◆ Description of the task ◆
Write out the data again in full, exactly as it reads.
** Start Data provided **
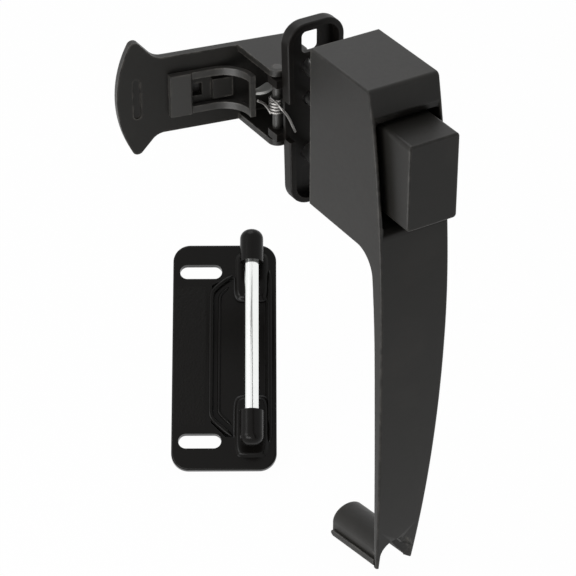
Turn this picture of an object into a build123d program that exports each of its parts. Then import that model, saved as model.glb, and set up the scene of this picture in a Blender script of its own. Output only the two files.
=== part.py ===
"""Storm door latch: outside pull handle with push button, inside plate and lever, and strike.

Millimetres. X is to the right seen from outside, +Y points into the house and +Z is up.
The handle's back lies on the outer door face, Y = 0, and its centre plane is X = 0.
"""

import os
from math import cos, radians, sin, tan

from build123d import *

# Door
door_thickness = 15.4

# Pull handle: box at the top, grip below it, and a foot that turns back to the door
box_width = 22.5
box_top = 25.0
box_bottom = -26.0
box_depth = 30.0
front_peak_depth = 38.6
front_peak_level = -53.0
grip_end_level = -142.7
grip_end_depth = 32.2
grip_end_width = 12.8
grip_back_top_depth = 32.4
grip_back_peak_depth = 34.7
grip_back_peak_level = -62.0
grip_back_end_depth = 30.3
underside_radius = 8.0
edge_radius = 0.7
crown_radius = 1.6

foot_root_depth = 31.6
foot_end_depth = 6.4
foot_width = 14.0
foot_root_level = -141.9
foot_height = 13.3
foot_slope = 13.0
trough_width = 11.2
trough_crown_level = -132.3
trough_slope = 9.2

# Button in its pocket
pocket_width = 20.4
pocket_top = 15.6
pocket_bottom = -16.0
pocket_floor_depth = 18.0
floor_thickness = 3.0
button_width = 16.6
button_top = 14.2
button_bottom = -12.8
button_front_depth = 45.5
button_wall = 1.5
button_front_wall = 2.0
button_corner = 1.2
button_travel = 4.0
button_end_gap = 0.5
guide_height = 9.0
guide_clearance = 0.3

# Plunger, its guide, clip, spring and cover
plunger_level = -2.5
plunger_diameter = 4.0
plunger_seat_depth = 5.0
plunger_proud = 0.6
running_clearance = 0.15
fit_clearance = 0.05
bush_wall = 0.8
bush_flange = 0.8
clip_diameter = 8.4
clip_thickness = 0.8
clip_groove_depth = 0.5
chamber_diameter = 11.0
cover_diameter = 12.8
cover_thickness = 1.2
spring_wire = 0.9
spring_diameter = 9.6
spring_turns = 6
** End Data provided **
◆ Exercise solution ◆
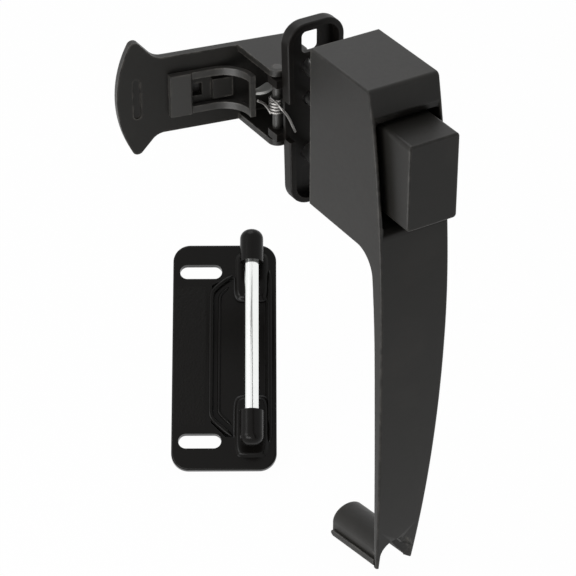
Turn this picture of an object into a build123d program that exports each of its parts. Then import that model, saved as model.glb, and set up the scene of this picture in a Blender script of its own. Output only the two files.
=== part.py ===
"""Storm door latch: outside pull handle with push button, inside plate and lever, and strike.

Millimetres. X is to the right seen from outside, +Y points into the house and +Z is up.
The handle's back lies on the outer door face, Y = 0, and its centre plane is X = 0.
"""

import os
from math import cos, radians, sin, tan

from build123d import *

# Door
door_thickness = 15.4

# Pull handle: box at the top, grip below it, and a foot that turns back to the door
box_width = 22.5
box_top = 25.0
box_bottom = -26.0
box_depth = 30.0
front_peak_depth = 38.6
front_peak_level = -53.0
grip_end_level = -142.7
grip_end_depth = 32.2
grip_end_width = 12.8
grip_back_top_depth = 32.4
grip_back_peak_depth = 34.7
grip_back_peak_level = -62.0
grip_back_end_depth = 30.3
underside_radius = 8.0
edge_radius = 0.7
crown_radius = 1.6

foot_root_depth = 31.6
foot_end_depth = 6.4
foot_width = 14.0
foot_root_level = -141.9
foot_height = 13.3
foot_slope = 13.0
trough_width = 11.2
trough_crown_level = -132.3
trough_slope = 9.2

# Button in its pocket
pocket_width = 20.4
pocket_top = 15.6
pocket_bottom = -16.0
pocket_floor_depth = 18.0
floor_thickness = 3.0
button_width = 16.6
button_top = 14.2
button_bottom = -12.8
button_front_depth = 45.5
button_wall = 1.5
button_front_wall = 2.0
button_corner = 1.2
button_travel = 4.0
button_end_gap = 0.5
guide_height = 9.0
guide_clearance = 0.3

# Plunger, its guide, clip, spring and cover
plunger_level = -2.5
plunger_diameter = 4.0
plunger_seat_depth = 5.0
plunger_proud = 0.6
running_clearance = 0.15
fit_clearance = 0.05
bush_wall = 0.8
bush_flange = 0.8
clip_diameter = 8.4
clip_thickness = 0.8
clip_groove_depth = 0.5
chamber_diameter = 11.0
cover_diameter = 12.8
cover_thickness = 1.2
spring_wire = 0.9
spring_diameter = 9.6
spring_turns = 6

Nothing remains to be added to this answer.